Clearing trees and other vegetation on the shoreline or on bluffs above the shore can also be harmful, Higgins explained, as vegetation holds slopes in place and contributes to a healthy beach habitat.

Doug Osterman, the coordinator for WRIA 9, a multi-agency group working toward salmon recovery, called the results of the survey disappointing, especially considering the bulkhead removal work that has occurred throughout WRIA 9. He noted an effort some years ago that removed over 1,000 feet of bulkhead at Seahurst Park in Burien.

“That’s all going on, but we’re never going to catch up to it if there’s more and more bulkheading,” he said. “You’re losing ground essentially, and I think that’s really important to take into consideration what we do from here on out.”

Officials with WRIA 9 are now in the process of reaching out to permitting agencies in the study area, including King County DPER, to discuss the study results and what could be done in the future to assure shoreline work is permitted and that permits take shoreline health into account.

Osterman was especially disappointed, he said, to learn about how much unpermitted work was done in WRIA 9 and on Vashon. Over half of the unpermitted work in WRIA 9 was on Vashon, where of the 93 shoreline changes observed on the island since 2005, only eight of them were permitted by King County. And of the changes that were permitted, many were not carried out exactly to permit requirements.

Higgins, the study’s author, noted that not all of the unpermitted work would affect shoreline health, and it’s possible that some of the changes wouldn’t have required permits. Unpermitted work included major or minor bulkhead repairs, shoreline clearing and the installation of new docks, stairs, retaining walls and boat ramps. The survey found one entirely unpermitted house and two houses that at one point didn’t have proper permits but that DPER had code enforcement cases against.

DPER has typically gone after property owners only when complaints are submitted from the public and the agency investigates. Sandin, with DPER, said that in this case the study findings will be treated similarly to complaints and the agency will work to bring all identified work into compliance. Most of the changes could likely be permitted as is, though some, he said, could require homeowners to make modifications or do mitigation to protect the shoreline.

“We get complaints on things simply from people driving by something, and it’s not like these things are hidden from view,” Sandin said. “They are very visible along the shoreline.”

Osterman, with WRIA 9, said he believes King County should takes its permitting effort one step further, rethinking its policies to be more proactive in its enforcement.
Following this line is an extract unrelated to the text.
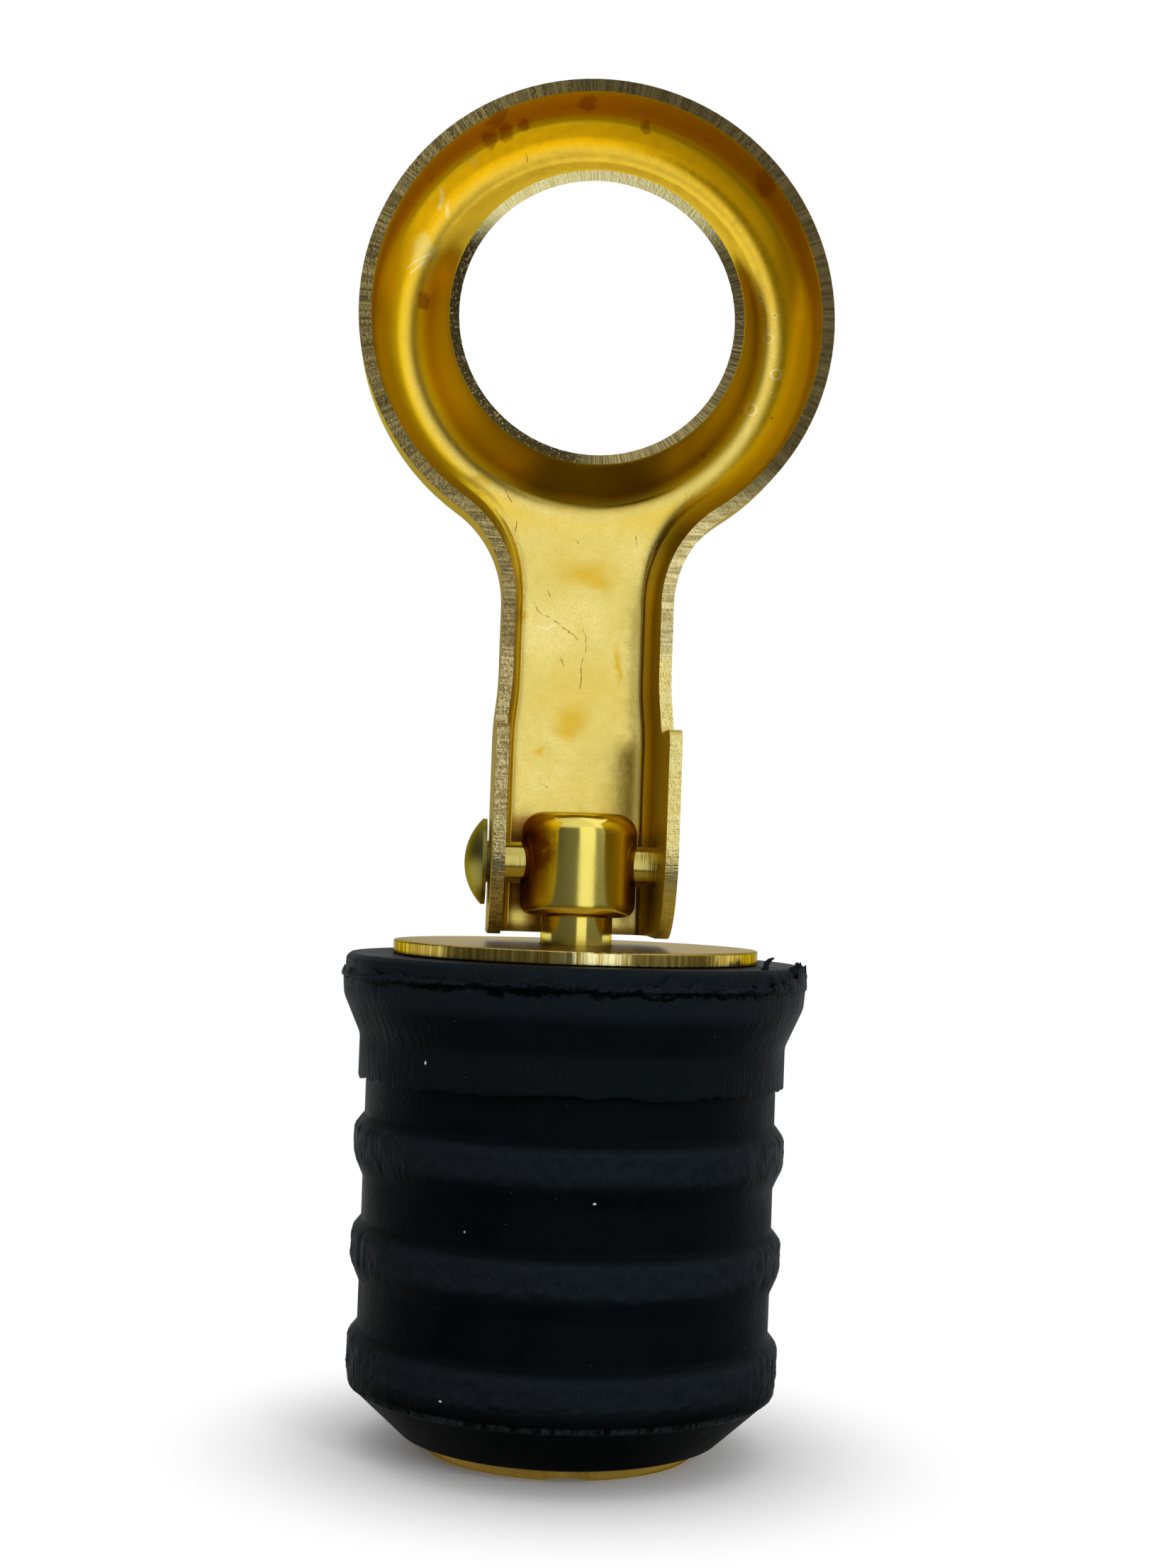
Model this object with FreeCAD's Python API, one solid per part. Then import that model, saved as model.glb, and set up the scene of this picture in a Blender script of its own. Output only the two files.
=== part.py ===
import FreeCAD, Part
import math
import os

os.makedirs("parts", exist_ok=True)

# Expanding drain plug for the drain tube of a boat. A brass handle with two cam ears turns on a
# rivet through the head of a brass post. Folded down, its ears press a washer onto a ribbed rubber
# body, which swells in the tube. A threaded nut under the rubber takes the post's pull.
# Millimetres. The origin is under the middle of the nut's flange and +Z is up the post.
# The handle stands upright, its open side faces -Y, and the rivet lies along X.

# Nut under the rubber
FLANGE_RADIUS = 9.85
FLANGE_THICK = 1.0
FLANGE_ROUND = 0.25
NOTCH_RADIUS = 2.0
NOTCH_DEPTH = 0.9
BARREL_RADIUS = 4.0
BARREL_LENGTH = 6.0
BARREL_GAP = 0.05

# Rubber body, sized by the ribs that slide into the tube
RIB_RADIUS = 15.5
RIB_RISE = 0.7
RIB_COUNT = 3
RIB_HEIGHT = 4.4
RIB_LAND_BELOW = 1.0
RIB_LAND_ABOVE = 1.3
RIB_ROUND_BELOW = 1.2
RIB_ROUND_ABOVE = 0.6
RIB_ROOT_ROUND = 0.5
RUBBER_HEIGHT = 34.0
FOOT_TO_FIRST_RIB = 5.5
LAST_RIB_TO_BAND = 5.0
FOOT_SET_IN = 4.3
FOOT_SLOPE_HEIGHT = 3.8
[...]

“We have to figure out a way, if there’s the political will to do it, to actually bolster the enforcement mechanisms that we have,” he added. “It does take more than a complaint-driven system.”

Rabourn, who has led bulkhead removal projects at Piner Point and most recently at Dockton Park, said he hopes the county will bolster its outreach to shoreline residents, some of whom may not know what work requires permits. He said they may also not understand the harm that shoreline structures, particularly bulkheads, can do.

In the last decade, scientists have found that when a slope or bluff is bulkheaded, it stops the natural erosion that continually replenishes the beach. Beach sand eventually washes away, changing the natural face of the beach and destroying important habitat for salmon and forage fish, smaller fish that are a vital part of Puget Sound’s food web.

About half of Vashon’s 50 miles of shoreline is currently armored with bulkheads. However, bulkheads are not always needed, Rabourn said, and sometimes more natural methods involving wood and strategic planting can stabilize the shore. Similarly, trees can be thinned in a way that opens up a view but doesn’t compromise the shoreline, he said.

“Our marine shoreline is so precious, and it’s so hard to undo these things,” he said.

To that end, the King Conservation District is planning a shoreline homeowners workshop on Vashon next month, hoping to teach homeowners about viable alternatives to work that harms the marine habitat.

On some properties, bulkheads can even be removed, though so far few on Vashon have opted to do so.

Rabourn said he hopes the class, similar to one offered a few years ago, will be the first of many.

“I know shoreline landowners are really connected to the water. … I believe they care deeply about it,” Rabourn said. “But when they clear their shoreline vegetation or they put in shoreline armoring, they’re causing a significant impact to what they love. I think we need more education for folks about what that means.”

Other environmentalists, however, are calling for both education and significant policy changes.

Tom Dean, director of the Vashon-Maury Island Land Trust, said he worries that the only way to reverse the trend of losing natural shoreline is to stop new bulkheads from being built. He noted that in other states on the West Coast and on the Washington coast, new bulkheads are no longer allowed.

“If we’re losing ground here, what other counties are losing ground?” Dean said. “Eventually if that trend continues, you end up basically with a bathtub with hard edges, and that’s not going to support the food web.”

Amy Carey, executive director of Sound Action, agreed. She said that the watchdog group, formerly Preserve Our Islands, is shocked by how rarely government agencies deny permits for shoreline development. The practice doesn’t seem informed by current science, she said, but would take political action to change.

“Regulations should be that you cannot build a bulkhead unless there’s a specific set of circumstances,” she said. “Bulkheads should be the exception rather than the rule.”

At the same time, Carey said, the WRIA 9 study is a good starting point to understand the current conditions in King County and the problems facing Puget Sound.

“It’s just critical,” she said. “If we’re going to protect Puget Sound, we have to know what is where and what is going on on the ground.”

Osterman said it is too soon to know if King County will decide make policy changes, as officials have yet to formally discuss the study results. He noted that the study suggests that an additional study of why shoreline residents fail to seek permits for their work could be valuable.

“We can find out a little bit more about the social aspects, why there’s such a strong lack of really being responsible to the information to restore Puget Sound,” he said.